Developing the Next Generation of Advisors

The conversation also touches on one of the industry’s biggest challenges: attracting and retaining new advisors.

Keniry suggests that the current model—where firms invest heavily in training only to lose talent later—is flawed.

Instead, he advocates for a more structured, apprenticeship-style approach. This would align incentives for both employers and trainees, creating clearer pathways into the profession.

Additionally, he highlights the need to differentiate between types of advisors.
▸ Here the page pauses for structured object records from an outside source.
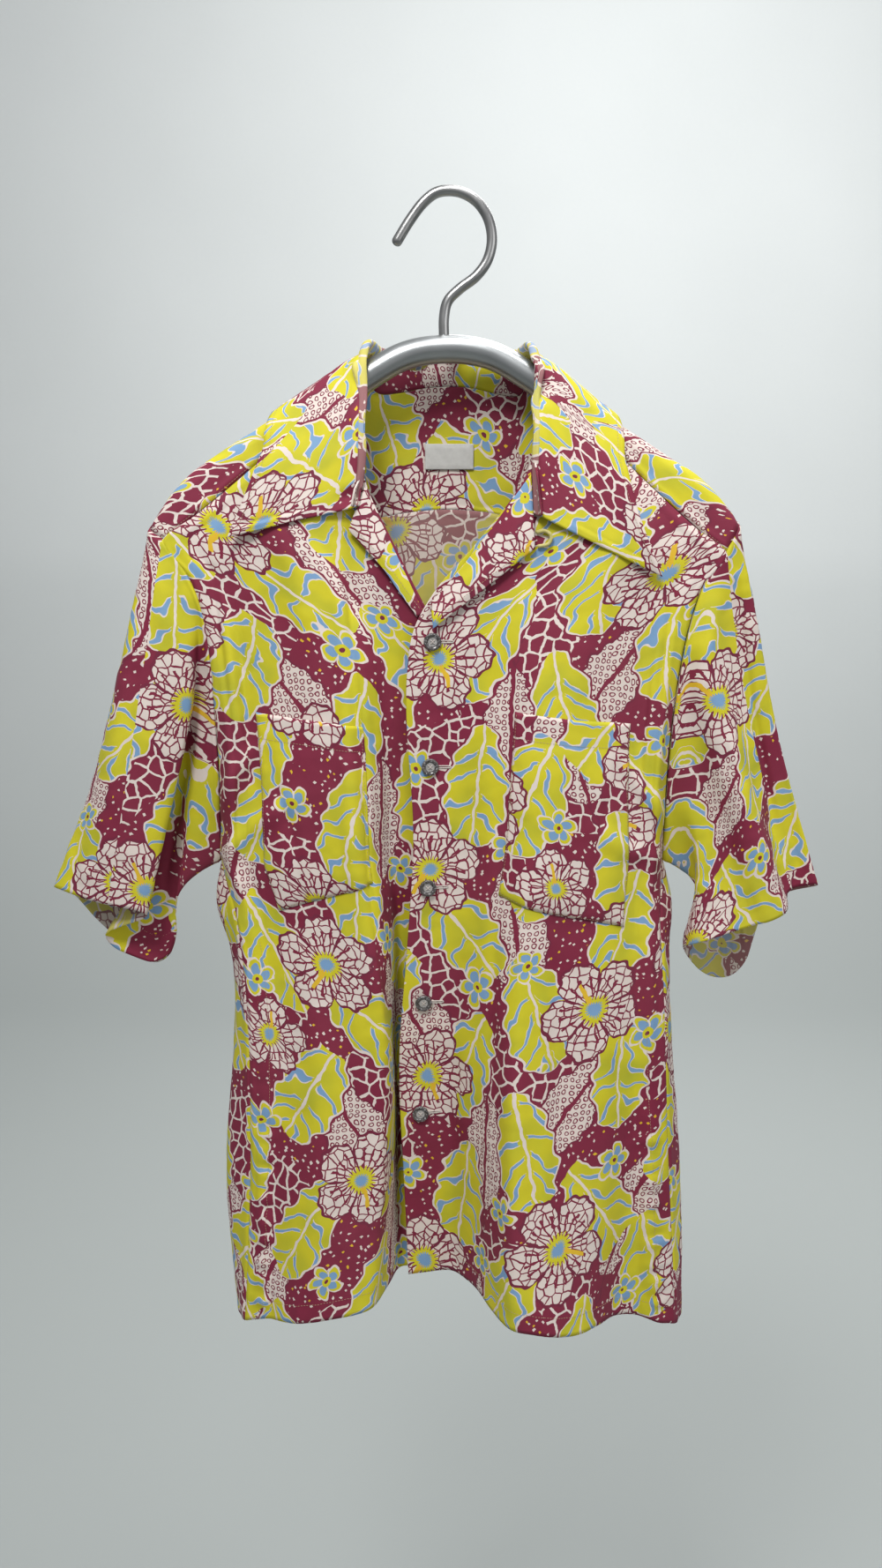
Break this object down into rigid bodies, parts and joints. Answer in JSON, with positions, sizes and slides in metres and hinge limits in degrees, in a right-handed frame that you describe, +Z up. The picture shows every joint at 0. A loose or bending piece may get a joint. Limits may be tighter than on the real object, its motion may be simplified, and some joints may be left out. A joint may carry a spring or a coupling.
{
  "type": "hawaiian shirt on a hanger",
  "caption": "Short-sleeved hawaiian shirt with camp collar, patch pockets and button front, hanging closed on a round-bar hanger with an open hook.",
  "frame": {"origin": "the highest point inside the hanger's hook, where it rests on a rail", "axes": "+Z up, -Y towards the shirt's front, +X to the wearer's left"},
  "size_m": [0.6596, 0.1813, 0.9608],
  "materials": {
    "print": "printed cotton, plain weave, soft low sheen",
    "label": "blank woven tape",
    "button": "dark carved shell, semi-gloss",
    "bar": "satin grey moulded bar",
    "rod": "dark satin steel rod"
  },
  "bodies": {
    "root": {"front_right": "print", "front_left": "print", "back": "print", "yoke": "print", "sleeve_right": "print", "sleeve_left": "print", "collar": "print", "pocket_right": "print", "pocket_left": "print", "lapel_right": "print", "lapel_left": "print", "collar_loop": "print", "neck_label": "label", "button_1": "button", "button_2": "button", "button_3": "button", "button_4": "button", "button_5": "button", "hanger_bar": "bar", "hanger_hook": "rod"}
  },
  "joints": []
}
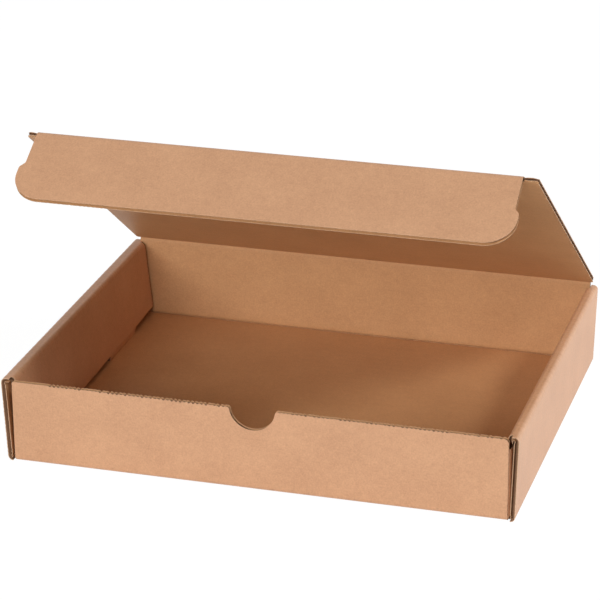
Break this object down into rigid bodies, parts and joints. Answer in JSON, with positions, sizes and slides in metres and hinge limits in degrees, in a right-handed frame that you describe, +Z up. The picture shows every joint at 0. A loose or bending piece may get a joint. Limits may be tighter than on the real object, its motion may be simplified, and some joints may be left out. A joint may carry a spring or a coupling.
{
  "type": "corrugated mailer box",
  "caption": "Kraft corrugated mailer box with rolled side walls, a thumb notch in the front wall and a hinged lid with a tuck flap, standing open.",
  "frame": {"origin": "middle of the tray's footprint, on the surface it stands on", "axes": "+X along the hinge to the right seen from the front, +Y to the hinged back wall, +Z up"},
  "size_m": [0.2988, 0.227, 0.1843],
  "materials": {
    "kraft_board": "matte kraft"
  },
  "bodies": {
    "tray": {"tray": "kraft_board"},
    "lid": {"lid": "kraft_board"},
    "tuck_flap": {"tuck_flap": "kraft_board"}
  },
  "joints": [
    {"name": "lid_hinge", "type": "hinge", "parent": "tray", "child": "lid", "pos_m": [0, 0.1121, 0.0542], "axis": [-1, 0, 0], "range_deg": [-33.7, 144.6]},
    {"name": "tuck_crease", "type": "hinge", "parent": "lid", "child": "tuck_flap", "pos_m": [0, -0.06894, 0.18286], "axis": [1, 0, 0], "range_deg": [-64.9, 32.1]}
  ]
}
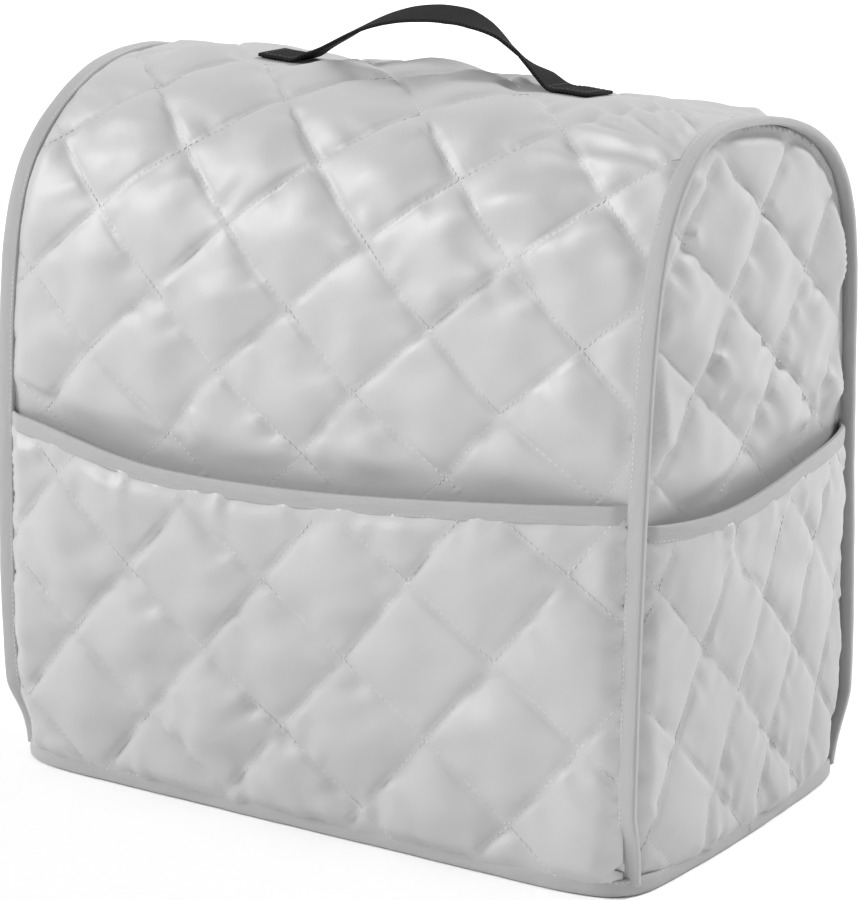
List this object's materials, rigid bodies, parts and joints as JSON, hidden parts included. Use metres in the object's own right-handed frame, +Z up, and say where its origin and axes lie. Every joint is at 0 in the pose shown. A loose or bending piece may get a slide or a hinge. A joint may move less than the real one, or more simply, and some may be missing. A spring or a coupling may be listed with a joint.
{
  "type": "quilted bread maker cover",
  "caption": "Quilted silver-grey satin cover for a bread maker, with bound seams, open pockets on the front and one end, and a black carrying strap.",
  "frame": {"origin": "under the middle of the cover's box, on the surface it stands on", "axes": "+Z up from the hem to the crown, -Y towards the front with its pocket, +X towards the end with a pocket"},
  "size_m": [0.3898, 0.2551, 0.3904],
  "materials": {
    "quilted_satin": "satin",
    "binding_tape": "matte",
    "strap_webbing": "matte"
  },
  "bodies": {
    "root": {"body_panel": "quilted_satin", "right_end_panel": "quilted_satin", "left_end_panel": "quilted_satin", "front_pocket": "quilted_satin", "end_pocket": "quilted_satin", "right_seam_binding": "binding_tape", "left_seam_binding": "binding_tape", "hem_binding": "binding_tape", "front_pocket_binding": "binding_tape", "end_pocket_binding": "binding_tape", "handle_strap": "strap_webbing"}
  },
  "joints": []
}
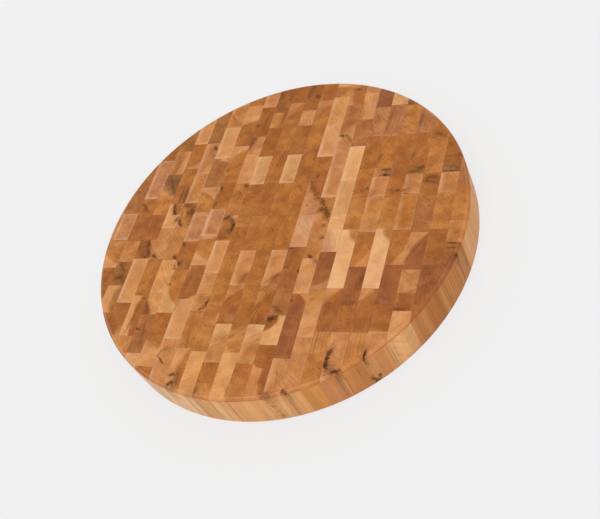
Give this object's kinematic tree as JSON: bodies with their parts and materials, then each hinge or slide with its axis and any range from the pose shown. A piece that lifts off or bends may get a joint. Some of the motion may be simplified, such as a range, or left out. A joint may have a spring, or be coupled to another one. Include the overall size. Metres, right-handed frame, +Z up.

Not all roles require the same level of expertise, and recognising this could improve both accessibility and efficiency within the industry.

Technology and the Future of Advice

Technology plays a significant role in Cobalt’s model, but it is not imposed from the top down.

Advisors are free to choose their own tools, with the licensee providing guidance rather than mandates.

At the same time, internal systems are designed to streamline processes, reduce manual work, and improve efficiency.

Looking ahead, Keniry acknowledges the growing impact of AI, suggesting that it will fundamentally reshape the industry. However, he emphasises the importance of adopting these technologies thoughtfully, particularly given the regulatory environment.

Conclusion: A New Blueprint for Licensees

The Cobalt Advisers model represents a shift toward a more flexible, advisor-centric approach to financial advice.

By prioritising culture, autonomy, and practical support, it challenges traditional assumptions about how licensees should operate.

Rather than focusing on control and scale, it emphasises trust, collaboration, and quality—creating an environment where advisors can thrive.

As the industry continues to evolve, models like this may become increasingly relevant. In a world where advisors are scarce and client expectations are rising, the ability to attract, support, and retain high-quality professionals will be a key differentiator.

Ultimately, the future of financial advice may not be defined by larger institutions, but by those who can adapt, innovate, and put advisors—and their clients—at the centre of everything they do.